The chapter recently decentralized its organizational structure, meaning that no one person is at the helm. Instead of having a chair or an executive component that oversees various efforts, the organization is composed of eight committees that work independently on issues. The chair of each committee joins an administrative steering committee.

At chapter meetings, committees share their recent actions. At the last meeting, they ranged from a socialist jargon-filled report on the political education committee’s efforts to organize a discussion about modern monetary theory, to talk about the mutual aid committee’s recent donation drive for hygienic products that they plan to distribute to people experiencing homelessness. And, of course, everyone was talking about Ocasio-Cortez’s win, wondering if socialists will suddenly flood into public office in Denver, or even pull off historic upsets for coveted congressional seats in the next few years.

“I sure hope so,” Hauserman says. “There are a lot of people who seem really loyal to the Democratic Party here. I think that Ocasio-Cortez’s win makes us a little more legitimate and emphasizes the seriousness that we feel about the world that we want to see.”

"It makes us feel optimistic that in the future, people will feel comfortable enough to run as open socialists [in Denver]," Douglas adds.

Others are less optimistic. “Our city’s really progressive, but not quite as radical as others,” Morgan says. “I don’t know if we’re gonna have a similar victory here; I don’t know if we’re ready for that.”

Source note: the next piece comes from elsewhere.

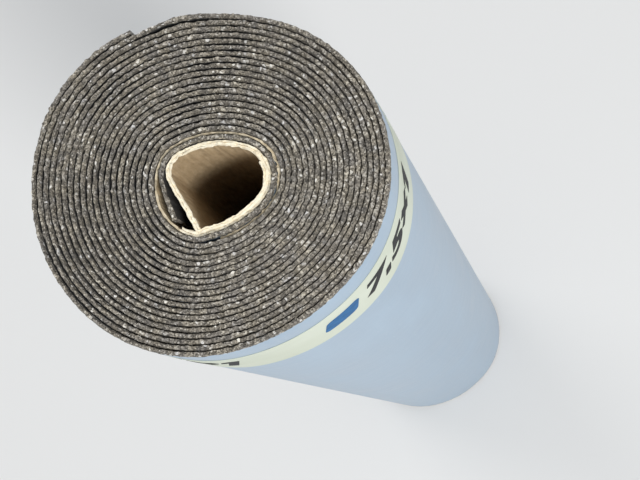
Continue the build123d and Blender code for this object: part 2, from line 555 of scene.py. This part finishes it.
def figure_one():
    """The figure 1: a stem, with a flag drawn out of the upper end of its left side."""
    leaning_plane(STEM, -BOLD, FIGURE_HEIGHT)
    bpy.ops.mesh.bisect(plane_co=(0, FLAG_FOOT * MM, 0), plane_no=(0, 1, 0))
    pick(lambda mesh, vertex: vertex.co.y > FLAG_FOOT / 2 * MM and vertex.co.x < LEAN * vertex.co.y)
    flag = (FLAG_ACROSS * MM, FLAG_DOWN * MM, 0)
    bpy.ops.mesh.extrude_region_move(TRANSFORM_OT_translate={"value": flag})
    bpy.ops.object.mode_set(mode="OBJECT")
    slice_up(FIGURE_HEIGHT)
    return bpy.context.object


def press_on(original, angle, band):
    """A copy of a flat piece, laid on the band where its normal has this angle."""
    copy = original.copy()
    copy.data = original.data.copy()
    bpy.context.scene.collection.objects.link(copy)
    out = normal(angle)
    up = Vector((0, 0, 1))
    place = to_frame(point(SHEET_END + (angle - SHEET_END) % 360, SHEET_THICKNESS + PRESSED_FROM))
    turned = Matrix((up.cross(out), up, out)).transposed().to_4x4()
    copy.matrix_world = Matrix.Translation(place + up * FIGURE_FOOT * MM) @ turned
    wrap = copy.modifiers.new("wrap", "SHRINKWRAP")
    wrap.target = band
    wrap.wrap_method = "PROJECT"
    wrap.use_project_z = True
    wrap.use_positive_direction = False
    wrap.use_negative_direction = True
    wrap.wrap_mode = "ABOVE_SURFACE"
    wrap.offset = INK_LEVEL * MM
    ink = copy.modifiers.new("ink", "SOLIDIFY")
    ink.thickness = INK_THICKNESS * MM
    ink.offset = 0
    finish_piece(copy, "wrap", "ink")
    bpy.ops.object.transform_apply(location=True, rotation=True, scale=True)
    return copy


def make_print(band):
    """Four prints round the band, each a blue bar and the sheet's size in metres."""
    signs = [(figure(character), angle) for character, angle in FIGURES]
    signs += [(slanted_bar(*COMMA), COMMA_NORMAL), (figure_one(), ONE_NORMAL)]
    blue = slanted_bar(*BLUE_BAR)
    quarters = (0, 90, 180, 270)
    figures = [press_on(sign, angle + quarter, band) for sign, angle in signs for quarter in quarters]
    bars = [press_on(blue, BAR_NORMAL + quarter, band) for quarter in quarters]
    for original in [sign for sign, angle in signs] + [blue]:
        bpy.data.objects.remove(original)
    return joined("band_figures", figures), joined("band_bars", bars)


sheet = make_sheet()
core = make_core()
band = make_band()
figures, bars = make_print(band)


# Materials

def rgba(colour):
    """A colour, or a grey given as one number, with its alpha."""
    if isinstance(colour, (int, float)):
        colour = (colour,) * 3
    return tuple(colour) + (1,)


class Nodes:
    """A material's node tree, with short calls to add and join nodes."""

    def __init__(self, name):
        self.material = bpy.data.materials.new(name)
        self.material.use_nodes = True
        self.tree = self.material.node_tree
        self.shader = self.tree.nodes["Principled BSDF"]
        self.place = self.add("ShaderNodeTexCoord").outputs["Object"]

    def add(self, kind, inputs=(), **settings):
        """A node, with sockets or plain values on its inputs."""
        node = self.tree.nodes.new(kind)
        for key, value in settings.items():
            setattr(node, key, value)
        for key, value in dict(inputs).items():
            if hasattr(value, "is_output"):
                self.tree.links.new(value, node.inputs[key])
            else:
                node.inputs[key].default_value = value
        return node

    def ramp(self, value, *stops):
        """A value turned into colours, or greys, by stops of position and colour."""
        node = self.add("ShaderNodeValToRGB", {"Fac": value})
        elements = node.color_ramp.elements
        while len(elements) < len(stops):
            elements.new(0.5)
        for element, (position, colour) in zip(elements, stops):
            element.position = position
            element.color = rgba(colour)
        return node.outputs["Color"]

    def mix(self, factor, a, b, blend="MIX"):
        """Two colours mixed. The Mix node's colour sockets are 6 and 7, and its result is 2."""
        node = self.add("ShaderNodeMix", data_type="RGBA", blend_type=blend)
        for socket, value in ((0, factor), (6, a), (7, b)):
            if hasattr(value, "is_output"):
                self.tree.links.new(value, node.inputs[socket])
            elif socket == 0:
                node.inputs[0].default_value = value
            else:
                node.inputs[socket].default_value = rgba(value)
        return node.outputs[2]

    def noise(self, scale, detail=2.0, vector=None, roughness=0.5):
        inputs = {"Vector": vector or self.place, "Scale": scale, "Detail": detail, "Roughness": roughness}
        return self.add("ShaderNodeTexNoise", inputs).outputs["Fac"]

    def grains(self, scale):
        """Voronoi cells, each with its own random colour."""
        return self.add("ShaderNodeTexVoronoi", {"Vector": self.place, "Scale": scale})

    def channels(self, colour):
        return self.add("ShaderNodeSeparateColor", {"Color": colour}).outputs

    def stretched(self, scale):
        return self.add("ShaderNodeMapping", {"Vector": self.place, "Scale": scale}).outputs["Vector"]

    def bump(self, height, distance, strength=1.0, below=None):
        """A bump of a height in millimetres, over another one where below gives it."""
        inputs = {"Height": height, "Distance": distance * MM, "Strength": strength}
        if below:
            inputs["Normal"] = below
        return self.add("ShaderNodeBump", inputs).outputs["Normal"]

    def set(self, **values):
        """Sockets or plain values for the shader, by plain names."""
        names = {
            "colour": "Base Color", "roughness": "Roughness", "normal": "Normal",
            "specular": "Specular IOR Level",
        }
        for key, value in values.items():
            socket = self.shader.inputs[names[key]]
            if hasattr(value, "is_output"):
                self.tree.links.new(value, socket)
            else:
                socket.default_value = rgba(value) if isinstance(value, tuple) else value


def gritty_edge():
    """The cut edge: bitumen and broken mineral grit, with a few pale flecks in it."""
    n = Nodes("gritty_cut_edge")
    grains = n.grains(1250.0)
    flecks = n.grains(760.0)
    fine = n.noise(1500.0, 4.0)
    patches = n.noise(150.0, 2.0)
    fleck = n.ramp(n.channels(flecks.outputs["Color"])[1], (0.94, 0.0), (0.99, 0.8))
    grit = n.ramp(
        n.channels(grains.outputs["Color"])[0],
        (0.0, (0.018, 0.015, 0.012)), (0.3, (0.065, 0.057, 0.046)), (0.55, (0.21, 0.188, 0.155)),
        (0.84, (0.42, 0.383, 0.325)), (0.95, (0.72, 0.68, 0.6)),
    )
    bitumen = n.ramp(fine, (0.36, (0.06, 0.053, 0.045)), (0.62, (0.46, 0.42, 0.355)))
    tint = n.ramp(patches, (0.35, (0.8, 0.8, 0.82)), (0.65, (1.0, 0.97, 0.9)))
    mixture = n.mix(fleck, n.mix(0.35, grit, bitumen), (1.0, 0.98, 0.93))
    n.set(
        colour=n.mix(1.0, mixture, tint, "MULTIPLY"), roughness=0.8,
        normal=n.bump(grains.outputs["Distance"], 0.5, 0.9, n.bump(fine, 0.4)),
    )
    return n.material


def satin_film():
    """The blue film of the outer side, with upright streaks, faint scuffs and soft wrinkles."""
    n = Nodes("satin_film")
    streaks = n.noise(34.0, 4.0, n.stretched((1.0, 1.0, 0.3)))
    scuffs = n.noise(420.0, 4.0, n.stretched((1.0, 1.0, 0.25)), 0.7)
    film = n.ramp(streaks, (0.3, (0.3, 0.405, 0.515)), (0.7, (0.37, 0.48, 0.59)))
    wrinkles = n.noise(30.0, 3.0, n.stretched((1.0, 1.0, 1.8)))
    grit_below = n.noise(380.0, 3.0)
    n.set(
        colour=n.mix(n.ramp(scuffs, (0.6, 0.0), (0.75, 0.35)), film, (0.5, 0.58, 0.66)),
        roughness=n.ramp(streaks, (0.3, 0.3), (0.7, 0.42)), specular=0.6,
        normal=n.bump(wrinkles, 0.8, 0.7, n.bump(grit_below, 0.07)),
    )
    return n.material


def bitumen_back():
    """The sheet's inner side: black bitumen with fine sand on it."""
    n = Nodes("bitumen_back")
    sand = n.noise(1800.0, 3.0)
    n.set(
        colour=n.ramp(sand, (0.3, (0.02, 0.019, 0.018)), (0.7, (0.075, 0.07, 0.065))),
        roughness=0.8, normal=n.bump(sand, 0.2),
    )
    return n.material


def board(name, dark, light, rough, creased=0.0):
    """Board with upright fibres and, where it is creased, upright creases."""
    n = Nodes(name)
    fibres = n.noise(420.0, 5.0, n.stretched((1.0, 1.0, 0.3)), 0.65)
    creases = n.noise(240.0, 2.0, n.stretched((1.0, 1.0, 0.05)))
    blotches = n.noise(40.0, 2.0)
    fibre_colour = n.ramp(fibres, (0.3, dark), (0.7, light))
    n.set(
        colour=n.mix(n.ramp(blotches, (0.35, 0.0), (0.7, 0.35)), fibre_colour, dark), roughness=0.85,
        normal=n.bump(fibres, rough, 1.0, n.bump(creases, creased)),
    )
    return n.material


def band_paper():
    n = Nodes("band_paper")
    fibres = n.noise(700.0, 3.0)
    n.set(
        colour=n.ramp(n.noise(25.0), (0.3, (0.6, 0.64, 0.51)), (0.7, (0.68, 0.72, 0.6))),
        roughness=0.5, normal=n.bump(fibres, 0.03),
    )
    return n.material


def ink(name, colour):
    """Ink of one colour, worn a little paler in places."""
    n = Nodes(name)
    worn = n.noise(260.0, 4.0)
    paler = tuple(channel * 1.5 + 0.004 for channel in colour)
    n.set(
        colour=n.ramp(worn, (0.3, colour), (0.75, paler)),
        roughness=0.6, specular=0.25, normal=n.bump(worn, 0.02),
    )
    return n.material


def paint(piece, *materials_and_tests):
    """Gives each face the first material whose test it passes."""
    piece.data.materials.clear()
    for material, test in materials_and_tests:
        piece.data.materials.append(material)
    for face in piece.data.polygons:
        face.material_index = next(i for i, (m, test) in enumerate(materials_and_tests) if test(face))


def lying(face):
    return abs(face.normal.z) > LYING


def cut(face):
    """Whether a face of the sheet is cut: at the roll's ends, or at the ends of the strip."""
    return lying(face) or near_end(face.center, GRITTY_DEPTH) or len(face.vertices) > 4


def outward(face):
    return face.normal.dot(Vector((face.center.x, face.center.y, 0))) > 0


def anywhere(face):
    return True


paint(sheet, (gritty_edge(), cut), (satin_film(), outward), (bitumen_back(), anywhere))
paint(
    core,
    (
        # The outer ply's torn rim, outside the first turn, is painted darker than the rest of the torn
        # rim: painted shade for its recess between the felt's turns
        board("torn_board_painted_shade", dark=(0.52, 0.42, 0.27), light=(0.86, 0.76, 0.57), rough=0.4),
        lambda face: lying(face) and on_outer_ply(face.center),
    ),
    (board("torn_board", dark=(0.84, 0.72, 0.5), light=(1.0, 0.95, 0.8), rough=0.4), lying),
    (
        board("plain_board", dark=(0.36, 0.26, 0.145), light=(0.55, 0.42, 0.26), rough=0.12, creased=1.6),
        anywhere,
    ),
)
paint(band, (band_paper(), anywhere))
paint(figures, (ink("black_ink", (0.006, 0.006, 0.008)), anywhere))
paint(bars, (ink("blue_ink", (0.008, 0.1, 0.26)), anywhere))

for piece in (sheet, core, band, figures, bars):
    deselect()
    piece.select_set(True)
    bpy.context.view_layer.objects.active = piece
    bpy.ops.object.shade_smooth_by_angle(angle=math.radians(SMOOTH_ANGLE))
    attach(piece, "root")
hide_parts("felt_roll")
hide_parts("cardboard_core")
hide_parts("label_band")


# Stage, lamps and camera, in metres

FLOOR_SIZE = 12.0
FLOOR_COLOUR = (0.78, 0.77, 0.75)
SKY_COLOUR = (0.86, 0.9, 0.95)
SKY_STRENGTH = 0.55

deselect()
bpy.ops.mesh.primitive_plane_add(size=FLOOR_SIZE)
floor = bpy.context.object
floor.name = "floor"
floor_nodes = Nodes("pale_floor")
floor_nodes.set(colour=FLOOR_COLOUR, roughness=0.9)
floor.data.materials.append(floor_nodes.material)


def lamp(name, place, aim, size, watts):
    """A round area lamp."""
    data = bpy.data.lights.new(name, "AREA")
    data.shape = "DISK"
    data.size = size
    data.energy = watts
    thing = bpy.data.objects.new(name, data)
    bpy.context.scene.collection.objects.link(thing)
    thing.location = place
    thing.rotation_euler = (Vector(aim) - Vector(place)).to_track_quat("-Z", "Y").to_euler()


lamp("key", place=(1.5, -1.5, 3.2), aim=(0, 0, 0.7), size=1.0, watts=75)
lamp("fill", place=(-2.2, 1.6, 2.4), aim=(0, 0, 0.6), size=2.4, watts=30)

world = bpy.data.worlds.new("studio")
bpy.context.scene.world = world
world.use_nodes = True
background = world.node_tree.nodes["Background"]
background.inputs["Color"].default_value = rgba(SKY_COLOUR)
background.inputs["Strength"].default_value = SKY_STRENGTH

# The photograph's camera looks down at a slant, so that the point straight below it shows a little to
# the right of the picture's middle and below it. This one stands at the same place, turned to the roll
FOCAL_PIXELS = 715.0        # these four are pixels of the photograph
PHOTO_WIDTH = 640
PLUMB_ACROSS, PLUMB_DOWN = 12.0, 78.0
CAMERA_PLACE = Vector((0.176, -0.121, 1.618))
AIM = Vector((0.018, 0.002, 0.79))
ZOOM = 1.85
SENSOR_WIDTH = 36.0
CLIP_START = 0.01


def photo_axes():
    """The photograph's camera axes in the frame, from where its vertical lines meet."""
    plumb = Vector((PLUMB_ACROSS / FOCAL_PIXELS, PLUMB_DOWN / FOCAL_PIXELS, 1)).normalized()
    right = Vector((0, 1, 0)).cross(plumb).normalized()
    down = plumb.cross(right)

    def in_frame(axis):
        return Vector((right[axis], -down[axis], -plumb[axis]))

    return Matrix((in_frame(0), -in_frame(1), -in_frame(2))).transposed()


camera = bpy.data.objects.new("camera", bpy.data.cameras.new("camera"))
bpy.context.scene.collection.objects.link(camera)
axes = photo_axes()
turn = (-axes.col[2]).rotation_difference(AIM - CAMERA_PLACE)
camera.matrix_world = Matrix.Translation(CAMERA_PLACE) @ (turn.to_matrix() @ axes).to_4x4()
camera.data.sensor_width = SENSOR_WIDTH
camera.data.lens = ZOOM * FOCAL_PIXELS / PHOTO_WIDTH * SENSOR_WIDTH
camera.data.clip_start = CLIP_START
bpy.context.scene.camera = camera

bpy.context.scene.view_settings.view_transform = "Standard"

Nonetheless, Denver DSA will continue reaching out, even to those who may never have heard of socialism before. And it will probably keep growing, at least as long as young, left-leaning people remain disillusioned with the political system. “People really want the kind of policies we’re talking about: mass movements mobilizing people, not money," Diehn says. "That energy is really strong right now everywhere in the organization.”